* [What needs to be done] Starting at the line that contains "Keep writing the", copy each line through the end of the listing below. Include both ends and output nothing more.
--- start Records shown ---
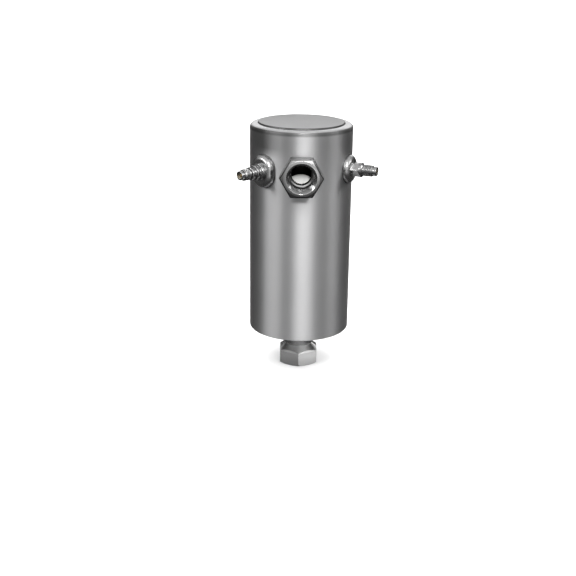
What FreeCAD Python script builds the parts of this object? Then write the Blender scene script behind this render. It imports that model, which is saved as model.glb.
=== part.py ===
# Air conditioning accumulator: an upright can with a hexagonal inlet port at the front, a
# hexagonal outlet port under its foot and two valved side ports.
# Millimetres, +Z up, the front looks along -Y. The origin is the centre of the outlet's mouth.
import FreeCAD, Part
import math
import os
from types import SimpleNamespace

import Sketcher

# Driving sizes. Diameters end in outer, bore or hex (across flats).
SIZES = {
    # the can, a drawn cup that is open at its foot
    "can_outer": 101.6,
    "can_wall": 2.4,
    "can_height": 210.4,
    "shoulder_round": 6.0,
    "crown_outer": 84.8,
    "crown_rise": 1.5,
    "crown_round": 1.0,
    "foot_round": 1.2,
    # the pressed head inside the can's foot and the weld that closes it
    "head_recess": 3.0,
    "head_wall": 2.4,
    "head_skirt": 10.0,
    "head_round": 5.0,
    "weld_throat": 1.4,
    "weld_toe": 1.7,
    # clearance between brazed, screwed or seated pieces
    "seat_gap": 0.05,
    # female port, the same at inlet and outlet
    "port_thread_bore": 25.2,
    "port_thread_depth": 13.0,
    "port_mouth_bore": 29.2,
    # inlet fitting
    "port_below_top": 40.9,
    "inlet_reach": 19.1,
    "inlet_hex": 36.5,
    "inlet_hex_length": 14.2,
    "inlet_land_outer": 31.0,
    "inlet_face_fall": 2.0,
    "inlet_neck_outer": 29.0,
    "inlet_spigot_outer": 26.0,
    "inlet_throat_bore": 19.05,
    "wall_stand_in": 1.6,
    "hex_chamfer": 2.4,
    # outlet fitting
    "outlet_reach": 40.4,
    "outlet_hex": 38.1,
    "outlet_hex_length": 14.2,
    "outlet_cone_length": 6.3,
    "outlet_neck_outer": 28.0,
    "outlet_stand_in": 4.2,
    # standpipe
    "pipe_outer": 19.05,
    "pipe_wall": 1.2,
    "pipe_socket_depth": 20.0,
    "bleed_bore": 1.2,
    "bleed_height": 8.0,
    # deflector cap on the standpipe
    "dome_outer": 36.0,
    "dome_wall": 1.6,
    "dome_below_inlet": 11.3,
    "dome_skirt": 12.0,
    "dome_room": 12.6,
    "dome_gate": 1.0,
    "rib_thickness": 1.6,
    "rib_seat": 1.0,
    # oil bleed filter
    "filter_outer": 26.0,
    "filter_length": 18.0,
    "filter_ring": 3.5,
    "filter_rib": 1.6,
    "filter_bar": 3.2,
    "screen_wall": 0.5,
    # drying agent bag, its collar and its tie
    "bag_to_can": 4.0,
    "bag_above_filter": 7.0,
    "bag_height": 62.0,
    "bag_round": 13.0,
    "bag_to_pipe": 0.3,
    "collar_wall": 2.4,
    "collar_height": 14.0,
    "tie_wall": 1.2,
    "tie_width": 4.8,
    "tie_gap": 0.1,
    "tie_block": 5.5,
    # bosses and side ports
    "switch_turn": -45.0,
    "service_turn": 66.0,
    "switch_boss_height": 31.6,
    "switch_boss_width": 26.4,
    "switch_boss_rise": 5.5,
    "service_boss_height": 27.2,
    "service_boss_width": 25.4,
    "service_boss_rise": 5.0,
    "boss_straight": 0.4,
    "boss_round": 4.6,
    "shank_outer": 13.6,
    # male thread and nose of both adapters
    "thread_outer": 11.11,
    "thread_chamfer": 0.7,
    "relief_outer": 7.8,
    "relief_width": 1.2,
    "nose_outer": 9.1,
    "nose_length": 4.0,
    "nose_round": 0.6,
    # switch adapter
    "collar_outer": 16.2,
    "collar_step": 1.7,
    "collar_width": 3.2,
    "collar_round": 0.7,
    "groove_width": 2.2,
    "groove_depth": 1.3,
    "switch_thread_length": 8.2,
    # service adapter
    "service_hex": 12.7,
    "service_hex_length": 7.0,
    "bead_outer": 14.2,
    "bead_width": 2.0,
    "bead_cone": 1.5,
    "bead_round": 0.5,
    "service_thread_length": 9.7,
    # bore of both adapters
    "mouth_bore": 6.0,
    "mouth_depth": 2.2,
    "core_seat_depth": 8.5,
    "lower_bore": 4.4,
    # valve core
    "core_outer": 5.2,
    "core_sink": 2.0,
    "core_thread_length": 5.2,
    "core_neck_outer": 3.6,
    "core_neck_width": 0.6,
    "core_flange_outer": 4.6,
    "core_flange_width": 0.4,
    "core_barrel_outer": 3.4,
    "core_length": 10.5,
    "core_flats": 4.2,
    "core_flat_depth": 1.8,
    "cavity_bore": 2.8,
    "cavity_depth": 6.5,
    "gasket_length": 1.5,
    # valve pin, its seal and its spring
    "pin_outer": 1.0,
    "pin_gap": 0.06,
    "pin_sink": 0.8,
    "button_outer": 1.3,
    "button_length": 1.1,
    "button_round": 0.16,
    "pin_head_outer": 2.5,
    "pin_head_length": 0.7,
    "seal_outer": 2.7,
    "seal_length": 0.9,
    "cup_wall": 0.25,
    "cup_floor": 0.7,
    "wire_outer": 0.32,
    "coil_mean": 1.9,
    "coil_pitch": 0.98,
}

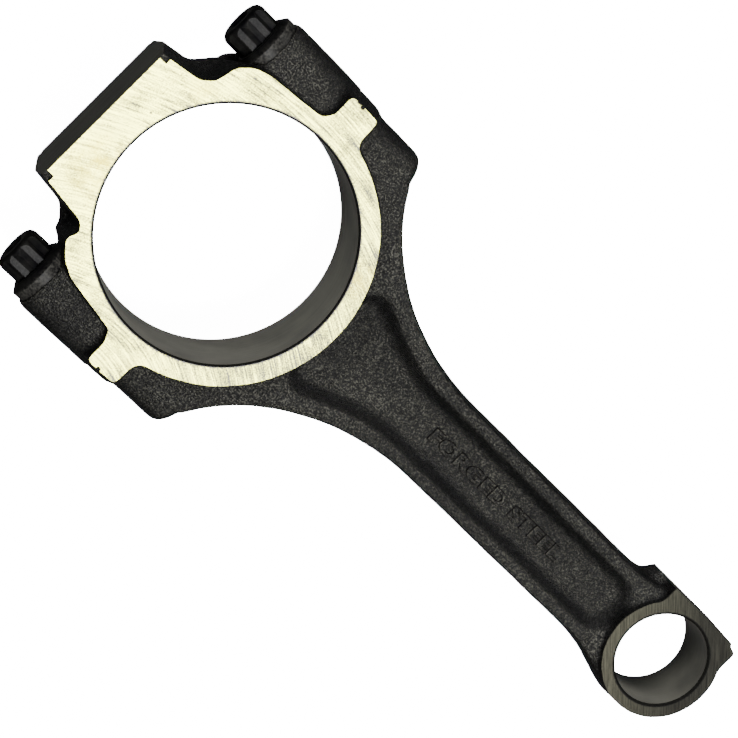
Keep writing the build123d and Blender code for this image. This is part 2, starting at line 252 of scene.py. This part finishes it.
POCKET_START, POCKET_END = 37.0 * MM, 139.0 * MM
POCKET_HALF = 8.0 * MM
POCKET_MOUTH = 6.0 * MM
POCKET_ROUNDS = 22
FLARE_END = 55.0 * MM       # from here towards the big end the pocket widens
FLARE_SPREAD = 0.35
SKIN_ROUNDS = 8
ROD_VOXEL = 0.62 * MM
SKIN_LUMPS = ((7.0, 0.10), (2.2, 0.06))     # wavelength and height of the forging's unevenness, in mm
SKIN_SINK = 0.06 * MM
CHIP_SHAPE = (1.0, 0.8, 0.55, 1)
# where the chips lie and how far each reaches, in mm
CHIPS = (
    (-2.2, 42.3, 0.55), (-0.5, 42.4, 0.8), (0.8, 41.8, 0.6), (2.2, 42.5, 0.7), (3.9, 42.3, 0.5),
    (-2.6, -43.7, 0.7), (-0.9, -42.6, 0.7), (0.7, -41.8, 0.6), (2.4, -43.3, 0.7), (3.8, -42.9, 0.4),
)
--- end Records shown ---
* [Result of this exercise]
Keep writing the build123d and Blender code for this image. This is part 2, starting at line 252 of scene.py. This part finishes it.
POCKET_START, POCKET_END = 37.0 * MM, 139.0 * MM
POCKET_HALF = 8.0 * MM
POCKET_MOUTH = 6.0 * MM
POCKET_ROUNDS = 22
FLARE_END = 55.0 * MM       # from here towards the big end the pocket widens
FLARE_SPREAD = 0.35
SKIN_ROUNDS = 8
ROD_VOXEL = 0.62 * MM
SKIN_LUMPS = ((7.0, 0.10), (2.2, 0.06))     # wavelength and height of the forging's unevenness, in mm
SKIN_SINK = 0.06 * MM
CHIP_SHAPE = (1.0, 0.8, 0.55, 1)
# where the chips lie and how far each reaches, in mm
CHIPS = (
    (-2.2, 42.3, 0.55), (-0.5, 42.4, 0.8), (0.8, 41.8, 0.6), (2.2, 42.5, 0.7), (3.9, 42.3, 0.5),
    (-2.6, -43.7, 0.7), (-0.9, -42.6, 0.7), (0.7, -41.8, 0.6), (2.4, -43.3, 0.7), (3.8, -42.9, 0.4),
)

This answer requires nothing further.